La signification de l’ordonnance d’injonction de payer doit nécessairement être effectuée par un acte d’Huissier. Cet acte qui s’accompagne d’une copie de l’ordonnance ouvre un délai d’un mois pour que le débiteur puisse formuler directement auprès du juge, une contestation sur l’ordonnance prononcée contre lui ou sur la créance qu’elle consacre. La contestation est alors examinée en audience, par le juge qui a rendu l’ordonnance et en présence des parties, éventuellement représentées par leur avocat.
4. L’ordonnance d’injonction de payer exécutoire
Sans contestation du débiteur dans le mois qui suit la date de signification de l’ordonnance par un acte d’Huissier, l’ordonnance d’injonction de payer est retournée au greffe du tribunal par le créancier ou son mandataire.
Le greffier va alors apposer à la fin de l’ordonnance la « formule exécutoire ».
La formule exécutoire est un petit texte qui donne à l’ordonnance la force d’un titre exécutoire, la même valeur qu’un jugement.
Le titre exécutoire permet ensuite au créancier, dans le cadre de son recouvrement judiciaire, d’engager des procédures d’exécution forcée (saisie sur les meubles, les comptes bancaires ou encore les salaires).

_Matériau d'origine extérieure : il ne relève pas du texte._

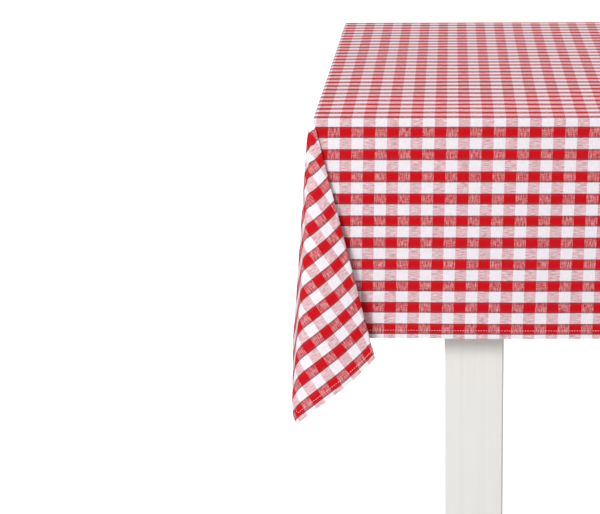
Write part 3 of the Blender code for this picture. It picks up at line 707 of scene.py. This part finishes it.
nylon, nylon_shader = new_material("moulded_nylon", IOR=1.53, Subsurface_Weight=0.1,
                                   Subsurface_Scale=0.002)
place = add_node(nylon, "TexCoord")
texture = add_node(nylon, "TexNoise", {"Vector": place.outputs["Object"],
                                       "Scale": 1 / TEXTURE_SIZE, "Detail": 2.0})
tint = add_node(nylon, "Mix", {0: texture.outputs[0], 6: linear("dcdad2"), 7: linear("e9e7e1")},
                data_type="RGBA")
join(nylon, tint.outputs[2], nylon_shader, "Base Color")
wear = add_node(nylon, "MapRange", {"Value": texture.outputs[0], "To Min": 0.42, "To Max": 0.62})
join(nylon, wear.outputs[0], nylon_shader, "Roughness")
nylon_bump = add_node(nylon, "Bump", {"Strength": 0.25, "Distance": 0.0001,
                                      "Height": texture.outputs[0]})
join(nylon, nylon_bump.outputs[0], nylon_shader, "Normal")
print("metal and plastic:", zinc.name, nylon.name)

# %% Which node has which finish
FINISHES = (
    ("leg_", PAINT["upright"]),
    ("table_top", PAINT["lengthwise"]),
    ("apron_front", PAINT["lengthwise"]),
    ("apron_rear", PAINT["lengthwise"]),
    ("apron_", PAINT["crosswise"]),
    ("cross_rail", PINE[1]),
    ("corner_block_", PINE[0]),
    ("top_button_", BEECH),
    ("glide_nail_", zinc),
    ("glide_", nylon),
    ("", zinc),
)
for name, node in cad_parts.items():
    finish = next(made for start, made in FINISHES if name.startswith(start))
    node.data.materials.clear()
    node.data.materials.append(finish)
print("finished", len(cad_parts), "nodes")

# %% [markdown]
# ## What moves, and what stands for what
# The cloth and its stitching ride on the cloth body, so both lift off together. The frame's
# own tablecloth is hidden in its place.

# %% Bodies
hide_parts("tablecloth")
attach(cloth, "cloth")
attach(stitching, "cloth")
print("the cloth body carries", cloth.name, "and", stitching.name)

# %% [markdown]
# ## Stage and light
# A plain white floor under an even white sky is the flattest studio there is. Both look pure
# white to the camera and give the table less light than that, so that the soft lights still
# shape it. The one from the front left gives the flap its shadow, and the leg the shadow under
# the hem. One overhead lights the board, and one behind keeps the rear from going dark.

# %% Floor and sky
PAPER_GLOW = 0.85                    # added to the paper for the camera only
SKY = 0.32                           # the sky's light on everything but the camera

bpy.ops.object.select_all(action="DESELECT")
bpy.ops.mesh.primitive_plane_add(size=60, location=(0, 0, 0))
floor = bpy.context.object
floor.name = "floor"
paper, paper_shader = new_material("white_paper_sweep", Roughness=0.9, Specular_IOR_Level=0.1,
                                   Base_Color=linear("f4f4f4"), Emission_Color=(1, 1, 1, 1))
seen = add_node(paper, "LightPath").outputs["Is Camera Ray"]
glow = add_node(paper, "Math", {0: seen, 1: PAPER_GLOW}, operation="MULTIPLY")
join(paper, glow.outputs[0], paper_shader, "Emission Strength")
floor.data.materials.append(paper)

world = bpy.data.worlds.new("studio")
world.use_nodes = True
seen = add_node(world, "LightPath").outputs["Is Camera Ray"]
level = add_node(world, "Math", {0: seen, 1: 1 - SKY, 2: SKY}, operation="MULTIPLY_ADD")
sky = world.node_tree.nodes["Background"]
sky.inputs[0].default_value = (1, 1, 1, 1)
world.node_tree.links.new(level.outputs[0], sky.inputs[1])
bpy.context.scene.world = world
print("floor", round(floor.dimensions.x), "m wide; the sky gives", SKY)


# %% Lights
def soft_light(name, place, aim, size, watts):
    """A round soft light of this diameter, turned to face its aim."""
    data = bpy.data.lights.new(name, "AREA")
    data.shape, data.size, data.energy = "DISK", size, watts
    light = bpy.data.objects.new(name, data)
    bpy.context.scene.collection.objects.link(light)
    light.location = place
    light.rotation_euler = (Vector(place) - Vector(aim)).to_track_quat("Z", "Y").to_euler()


soft_light("key", (-2.6, -3.2, 2.6), (0, 0, 0.6), 1.6, 105)
soft_light("overhead", (0, 0.4, 3.4), (0, 0, 0.7), 2.4, 20)
soft_light("fill", (2.6, 3.2, 2.4), (0, 0, 0.6), 2.0, 60)
bpy.context.scene.view_settings.view_transform = "Standard"
print("stage ready, with", len(bpy.data.lights), "lights")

L’opposition à injonction de payer
Le débiteur qui a des contestations à formuler (sur la créance, sur les sommes dues et même sur le contrat) a le droit de former opposition.
L’opposition est matérialisée par une lettre envoyée ou déposée au greffe du tribunal qui a rendu l’ordonnance.
En cas d’opposition (régulièrement formulée), l’ordonnance sera anéantie et les parties seront convoquées à une audience (elles devront même constituer avocat si le montant de leur affaire dépasse les 10 000 euros) où elles devront s’expliquer sur leur dossier.
Lors de cette audience, après avoir entendu les parties, le juge rendra un jugement, et cette nouvelle décision de justice viendra se substituer à l’ordonnance.
La procédure d’injonction de payer est plébiscitée car les intérêts qu’elle présente sont multiples :
- La procédure est plus rapide (entre 2 et 5 mois selon les tribunaux)
- La représentation par avocat n’est pas obligatoire
- La procédure coute moins cher
- Au final, l’ordonnance produit les mêmes effets qu’un jugement.